Canadians are also highly climate-conscious. About 71% of them agree that climate change is real and mostly caused by human activities, and half say it’s a “very serious threat,” according to a poll last year.
“We wanted to use a consistent methodology, leveraging relatively similar baseline data, to get a very good view of the overall portfolio,” Patrick said. “We really see this as a broader economic transition to net zero, not just within certain asset classes.”
As for the bank’s interim goals, Chief Executive Officer Dave McKay strongly suggested they’ll target absolute emissions, which he said “are the only ones that really count over time.”
“There’s more complexity to setting absolute reduction targets, and we’re just taking a little bit more time,” McKay said in response to reporters’ questions after the bank’s annual meeting on Friday. “And in a 10- and 30-year journey, does two months make a big difference?”
Scope 3 emissions from the fossil-fuel industry are the most important metric because they capture the burning of the fuels that oil companies produce, which account for most emissions, Price said. Many global banks, including HSBC Holdings Plc and Barclays Plc, have already started making those figures public.

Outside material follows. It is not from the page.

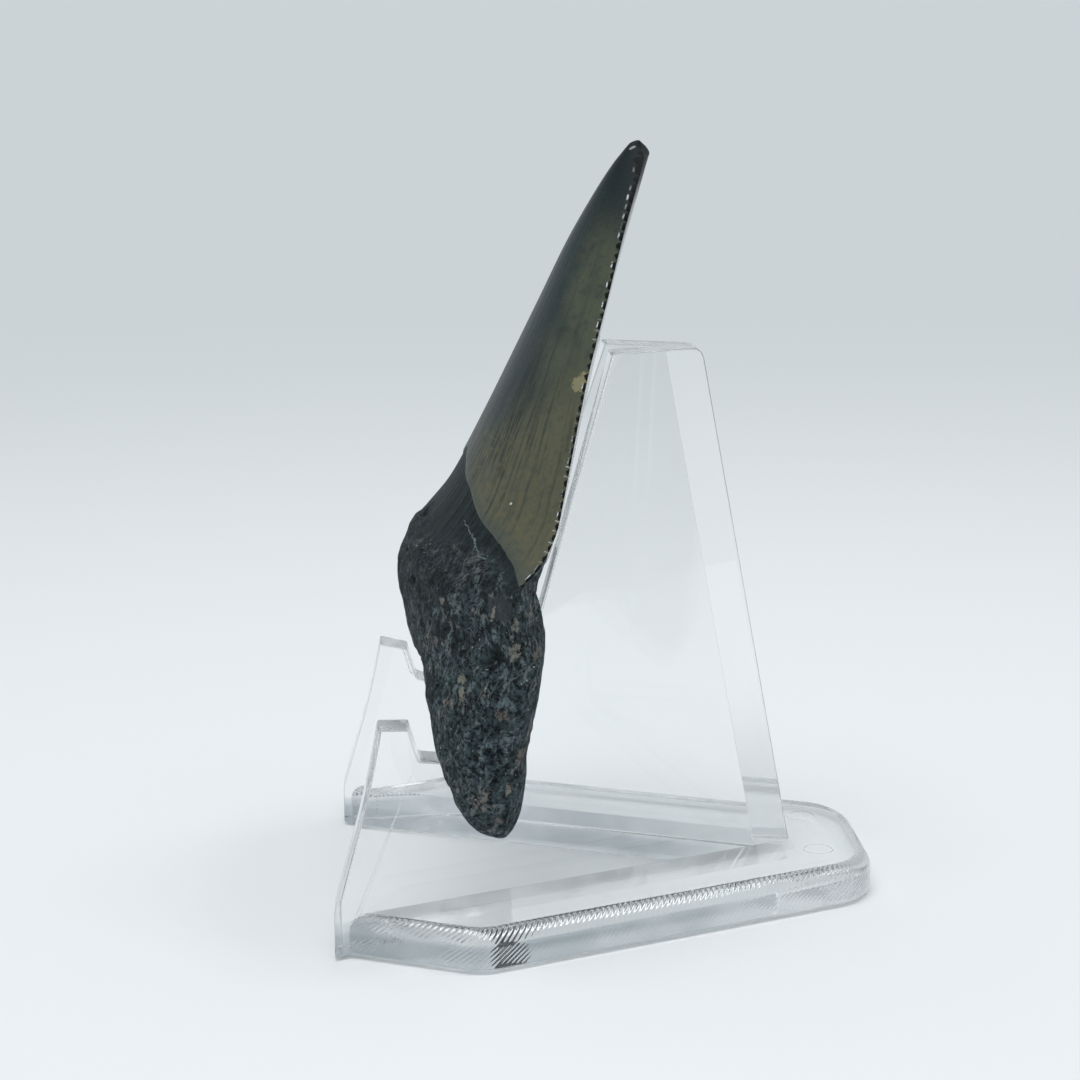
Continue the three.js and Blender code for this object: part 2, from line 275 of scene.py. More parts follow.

Similarly, many global banks have set absolute emissions targets. Citigroup Inc. has committed to a 29% absolute reduction in financed emissions for the energy sector by 2030, while Barclays plans to cut the total emissions of its energy portfolio by 15% by 2025.
Oil Sands Plans
The Canadian banks’ ability to meet their targets will depend on the oil-sands industry’s own efforts to get cleaner, which rely heavily on expensive technology to capture carbon before it’s released into the atmosphere. Canada’s federal government said recently that it’s seeking a 42% reduction in oil and gas sector emissions by the end of the decade.
The oil-sands industry’s plans to be net-zero by 2050 are “quite achievable,” with help from policies like the Clean Fuel Standard and higher carbon prices, said Jackie Forrest, executive director of the ARC Energy Research Institute in Calgary. But the near-term targets to cut emissions by about a third by 2030 may be harder to meet, she said.
“To build a massive CO2 pipeline and all the infrastructure to store carbon and to capture it — that’s a long project,” Forrest said. “It’s a little more uncertain how much can be done in the 2030 timeframe.”